Have I ever considered…. PERSONAL TRAINING? The answer to this, of course, is yes, partly because I have heard how positively Tara talks about her experiences with Vesna, and partly because GOOD LORD, I am sick of remotivating myself. Before Dave and I can talk about this, however, I have to lay the groundwork so that he understands why I, while I appear not to be the 45-minutes-on-the-elliptical type, am not a newbie. So I explain the whole thing, the long road to here, and of course, this sets him back a bit. I have been, I admit to him, stuck for quite a while. He wonders why. I hesitate to admit that during most of 2005, I was simply too happy and complacent to really worry about much of anything. I explain how I was dorking out on Firm tapes during the early months of 2006, and how I had to stop for a while because I was killing my knees.

We discuss… weight training. Bleeeeaaargh. I gesture vaguely toward the weights half of the gym, as opposed to the cardio half, and I say to him, “That whole… area over there, I find very… bleeeech.” He laughs. “I have,” I explain, “an overwhelming fear of looking like a complete and utter dope.” “Everyone thinks that,” he reassures me. He asks me whether I think it would help to work with somebody regularly, for the sake of “accountability.”

Ooooooh, wrong move, Dave. I think of “accountability” as essentially a synonym for “blame.” As if I’m not accountable to myself every damn day of my life, right? I explain this to Dave. “I don’t really like the idea of external accountability, because it won’t last,” I tell him. “If I’m coming in so that somebody won’t yell at me, then I won’t keep coming in.” He pauses. He smiles, but not in a mean way. “Well… but you said you’re having a hard time coming in anyway.” “I don’t… always like to talk about it a lot,” I explain. Remember, this entire time, Dave is standing there, and I am watching the time remaining tick down, and I am still panting and sweating.
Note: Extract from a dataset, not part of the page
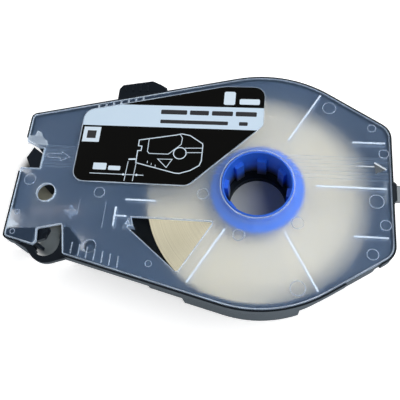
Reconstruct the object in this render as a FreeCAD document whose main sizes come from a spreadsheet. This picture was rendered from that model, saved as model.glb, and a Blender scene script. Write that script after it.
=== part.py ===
import FreeCAD, Part
import math
import os
import re
import Sketcher

# A label tape cassette: a black tray, a see-through cover, a blue reel on the tray's spindle ring,
# the wound tape, its free end in the nose, the face label and a short pull tab at the tail.
# The z axis is the reel's axis and z = 0 is the face that the cassette lies on.
# The nose points along -X.  Lengths are millimetres and angles are degrees.
SIZES = {
    "case_height": 22.5,
    "cover_thick": 1.6,
    "floor_thick": 1.6,
    "wall_thick": 1.2,
    "body_radius": 45.5,
    "taper_angle": 13.1,
    "shoulder_angle": 57.0,
    "nose_reach": 90.8,
    "tail_margin": 1.3,
    "nose_corner": 1.6,
    "tail_corner": 6.0,
    "seat_gap": 0.1,
    "rim_step": 0.7,
    "rim_height": 5.5,
    "rim_drop": 0.4,
    "rim_shelf": 0.9,
    "body_inset": 2.2,
    "side_start": 39.0,
    "side_step": 1.3,
    "grip_inset": 0.2,
    "grip_left": 25.0,
    "grip_right": 17.0,
    "edge_round": 0.4,
    "notch_top": 11.1,
    "notch_bottom": 1.95,
    "notch_depth": 7.8,
    "notch_slant": 2.6,
    "mouth_inset": 16.2,
    "mouth_rise": 4.9,
    "mouth_width": 9.7,
    "eye_radius": 3.6,
    "eye_inset": 12.3,
    "eye_y": -7.7,
    "loop_inset": 15.9,
    "loop_drop": 1.3,
    "loop_radius": 7.3,
    "loop_wall": 2.3,
    "loop_thick": 2.0,
    "window_top": 15.5,
    "window_margin": 10.4,
    "window_left": 44.6,
    "window_side": 4.6,
    "window_post_depth": 2.0,
    "spindle_bore": 11.1,
    "spindle_land": 3.0,
    "spindle_mouth": 12.0,
    "boss_radius": 13.4,
    "boss_height": 7.1,
    "turn_gap": 0.3,
    "hub_radius": 12.95,
    "hub_bore": 12.3,
    "hub_gap": 0.45,
    "collar_wall": 1.2,
    "collar_depth": 2.6,
    "tooth_count": 8,
    "tooth_width": 3.9,
    "tooth_reach": 1.5,
    "tooth_drop": 4.8,
    "tooth_phase": -5.7,
    "core_radius": 15.5,
    "flange_radius": 17.2,
    "flange_thick": 1.5,
    "flange_depth": 5.0,
    "rim_bevel": 0.25,
    "roll_clearance": 0.5,
    "roll_gap": 0.1,
    "tape_width": 6.0,
    "tape_base": 5.5,
    "tape_thick": 0.25,
    "guide_radius": 2.2,
    "guide_inset": 22.6,
    "guide_y": -6.0,
    "exit_angle": 186.5,
    "slot_width": 8.4,
    "slot_rise": 7.0,
    "peg_inset": 32.9,
    "peg_bore": 1.2,
    "peg_near": 5.7,
    "peg_far": 13.2,
    "rib_thick": 0.8,
    "rib_depth": 1.2,
    "rib_inner": 20.8,
    "rib_margin": 1.5,
    "side_rib_start": 33.5,
    "side_rib_y": 18.1,
    "stop_rise": 11.6,
    "stop_arm": 2.1,
    "stop_depth": 2.2,
    "reed_count": 7,
    "reed_pitch": 1.45,
    "reed_width": 0.6,
    "reed_depth": 0.25,
    "reed_start": 2.6,
    "tick_inset": 26.2,
    "tick_margin": 1.0,
    "tick_count": 7,
    "tick_pitch": 2.93,
    "tick_length": 4.2,
    "tick_width": 0.4,
    "label_inset": 21.2,
    "label_right": 1.0,
    "label_margin": 4.5,
    "label_bottom": 2.4,
    "label_edge": 2.2,
    "label_slant": 22.9,
    "label_corner": 4.5,
    "label_gap": 0.15,
    "label_thick": 0.15,
    "thumb_left": 57.5,
    "thumb_drop": 2.0,
    "thumb_rib_count": 4,
    "thumb_rib_width": 0.6,
    "thumb_rib_rise": 0.4,
    "finger_start": 7.2,
    "finger_length": 13.8,
    "tab_width": 6.3,
    "tab_thick": 1.3,
    "tab_reach": 5.2,
    "tab_y": -0.3,
    "tab_root": 1.0,
    "collar_width": 8.6,
    "collar_reach": 1.3,
    "overcut": 5.0,
}

doc = FreeCAD.newDocument("cassette")
sheet = doc.addObject("Spreadsheet::Sheet", "Sizes")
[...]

He ultimately explains the exorbitant cost of personal trainers, which is almost enough to make me choke on my water. “The cost is definitely the main reason people don’t want to do it,” he admits. “I can understand,” I say. He makes me promise to think about it. He also starts to ask me how old I am, and then he stops and says he won’t ask me how old I am. I volunteer this information anyway. “Oh,” he says. “I was going to guess you were younger than that, actually.”

Suuuuuuure you were, Dave. I look young enough to be my own sister! Hee hee. Interestingly enough, there is not a trace of hostility or defensiveness in this entire conversation. Dave knows why I’m there, and he has now heard enough to know what I know and what I don’t know, and how much I’ve already proved, and how much is left. And I know why Dave is there, and he knows I know, and I know he knows I know, and he knows… well, you get the picture.
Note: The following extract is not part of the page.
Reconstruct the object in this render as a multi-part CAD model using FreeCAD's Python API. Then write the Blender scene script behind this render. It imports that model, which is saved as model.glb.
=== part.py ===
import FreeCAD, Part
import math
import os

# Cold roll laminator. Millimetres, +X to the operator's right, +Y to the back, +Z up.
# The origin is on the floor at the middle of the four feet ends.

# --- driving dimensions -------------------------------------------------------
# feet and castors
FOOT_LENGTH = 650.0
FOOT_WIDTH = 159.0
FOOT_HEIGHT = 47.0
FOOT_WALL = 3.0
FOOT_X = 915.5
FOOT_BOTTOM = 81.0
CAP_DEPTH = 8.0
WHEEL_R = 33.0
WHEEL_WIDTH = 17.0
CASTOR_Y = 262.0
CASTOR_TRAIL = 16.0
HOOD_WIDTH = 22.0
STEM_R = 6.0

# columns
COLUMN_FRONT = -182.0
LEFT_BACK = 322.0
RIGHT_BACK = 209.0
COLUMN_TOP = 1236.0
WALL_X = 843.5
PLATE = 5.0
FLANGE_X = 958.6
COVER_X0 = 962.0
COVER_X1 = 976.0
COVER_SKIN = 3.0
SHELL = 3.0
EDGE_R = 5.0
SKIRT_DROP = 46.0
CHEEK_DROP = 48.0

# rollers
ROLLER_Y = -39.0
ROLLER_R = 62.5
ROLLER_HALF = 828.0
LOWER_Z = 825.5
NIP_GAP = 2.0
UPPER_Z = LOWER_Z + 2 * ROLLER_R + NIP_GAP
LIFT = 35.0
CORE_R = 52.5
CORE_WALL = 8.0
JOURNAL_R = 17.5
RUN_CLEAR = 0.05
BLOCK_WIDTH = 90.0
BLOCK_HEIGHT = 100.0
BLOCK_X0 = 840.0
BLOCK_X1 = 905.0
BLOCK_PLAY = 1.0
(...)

The way we left things was very, very close to me saying, “I will probably let you talk me into this later, but not today,” so he told me that he was going to watch out for me, and that I should expect him to come and bug me again. It was an altogether pleasant, utterly enjoyable 15-minute discussion that carried me all the way through the last third of my time on the elliptical. At first, what struck me funny about it was that he was so cute and so nice, and that I was such a damn sucker, and that he was right about everything, but that I probably would have nodded and smiled even if he didn’t, because he has the same blue eyes as other people who have gotten me into trouble in the past.

But later, what kind of got to me was this: I stood there, sweating and panting and looking completely dorky, in the setting that was, in my youth, most likely to make me feel utterly awful about myself and utterly lacking in confidence, and I conducted a conversation for 15 minutes with this adorably cute guy who was there to discuss with me the matter of working out. I very nearly flirted with him. More than once. While working out. This is what I was interested in later. Somewhere along the line, despite the fact that this will probably be a battle of one kind or another all my life, I lost the part where I was so utterly horrified by the idea of even discussing it that the mere thought would have caused me to crawl into a hole.

In other words, at first, I was amused by the content of this conversation. In retrospect, I was fascinated that I had it and did not die and barely thought about that part until later.